I just went to the Bachmann site and they have ET& WNC engines 11, 12, and 14 in On30.

Chuck


----------



## tweetsie12fan (May 10, 2012)

Thanks I know about the On30 locos that bachmann makes but I already have started in G gauge


----------



## Harold Wilson (Oct 28, 2010)

There is a ET&WNC Historical Society. They have a Yahoo Group which you can find by searching "Tweetsie" in Yahoo Groups. Also Johnsonsdepot.com has a lot of information on the railroad. Several good books have been published which you can find referenced on these 2 sites.


----------



## catherine yronwode (Oct 9, 2013)

Hi, you posted in the ON30 forum but say you have G-scale, so i am sorta confused. Anyway, i also am into the ET&WNC RR. I am using all Bachman Big Haulers locomotives and rolling stock marked ET&WNC / Linville. I have the #11 ET&WNC (all black), #12 ET&WNC (they also make this one as Tweetsie, like in the amusement park) and #14 ET&WNC. These are all Bachmann Annies. Here is a picture of my bobber caboose:


----------



## chuck n (Jan 2, 2008)

You posted in the On3 site. There is no mention of "G" in the original post.
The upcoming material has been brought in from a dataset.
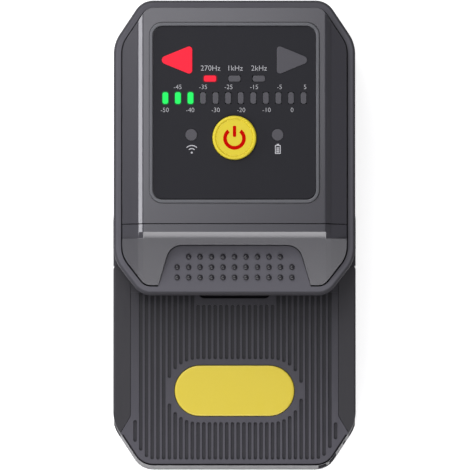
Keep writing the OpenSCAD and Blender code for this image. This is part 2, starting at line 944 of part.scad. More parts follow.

You need to be a little more specific when asking questions.

Chuck


----------



## Gp382DH7315 (Dec 19, 2013)

I could sell my Bach 4-6-0 w/basic sound and (3) coaches for the ET&WNC, if interested let me know.


----------



## Southern1380 (8 mo ago)

Gp382DH7315 said:


> I could sell my Bach 4-6-0 w/basic sound and (3) coaches for the ET&WNC, if interested let me know.


Still available? G scale or On30? I need a etwnc 4-6-0 and some cars, I’d prefer one of each 4 over duplicates. Also might get a anaversary 4-6-0 with metal side rods and all


----------



## Greg Elmassian (Jan 3, 2008)

Did you notice the date of the post? 8 years ago.

Click on the name of the poster to see his last activity on the forum.

November 23 2014... 

Advice is read not only the posts but check the dates.


----------